People travel to and between such spots guided by sacred beings, appreciating the natural beauty of seasons together in Ontake-kou pilgrimages. Sharing such an experience, and the challenge of the hike together, nurtures trustful relationships among kou members of different generations and backgrounds, deepening their personal faiths and uniting them. This harmonious relationship mirrors that of the relationship between the worlds of nature, spiritualism and humanity.

We are merely a part of nature, and each of us is a small replica of the whole of nature. Each and every one of our lives is surrounded and protected by countless other lives, each evolving and living on this ground. While we worship nature, we are also a precious, important element of it, and therefore equally worthy of worship.
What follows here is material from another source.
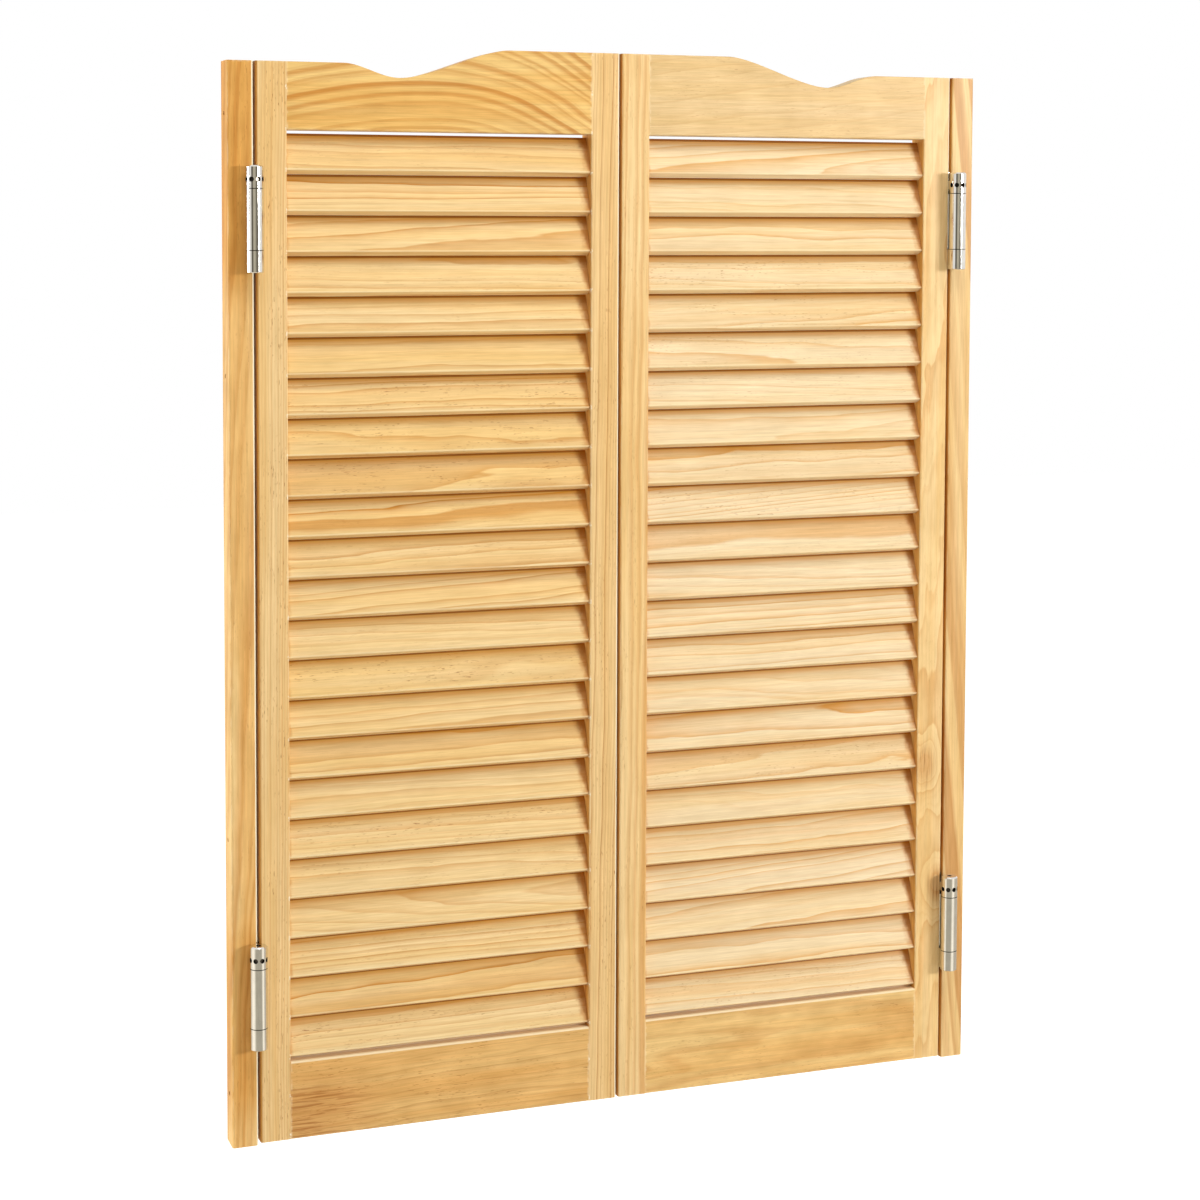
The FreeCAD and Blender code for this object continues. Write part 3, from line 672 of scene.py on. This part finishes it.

Circumstances might influence the shapes and outlook of that faith, but as long as nature exists, connected with humanity and the sacred beings around us, we are able to relate the significance of Mt. Ontake, which has and will impact upon the mental panorama of past, current and future generations.

Near the summit of Mt. Ontake
Near the summit of Mt. Ontake
Photo: Makoto Nakamura
The shugenja/yamabushi of Mt. Omine
The shugenja/yamabushi of Mt. Omine
Near the summit of Mt. Ontake
Near the summit of Mt. Ontake
Photo: Makoto Nakamura
The shugenja/yamabushi of Mt. Omine
The shugenja/yamabushi of Mt. Omine
Photo: Makoto Nakamura

*

I have to admit it wasn’t easy to decide how to introduce this holy mountain. The heart-rending tragedy of its recent past is still fresh in memory. I was not sure if writing about this mountain would be appropriate in light of the 2014 disaster. But, as it remains symbolic of Japan’s history of the deification of nature, I decided with good intentions to still share this story with my dear readers on this 5-year anniversary of the disaster.

I hope that writing about the mountain might serve as a way to show my condolences towards the families of those departed souls who cherished this special mountain. It is my selfish wish, but I would like to always remember what the volcanic disaster taught us.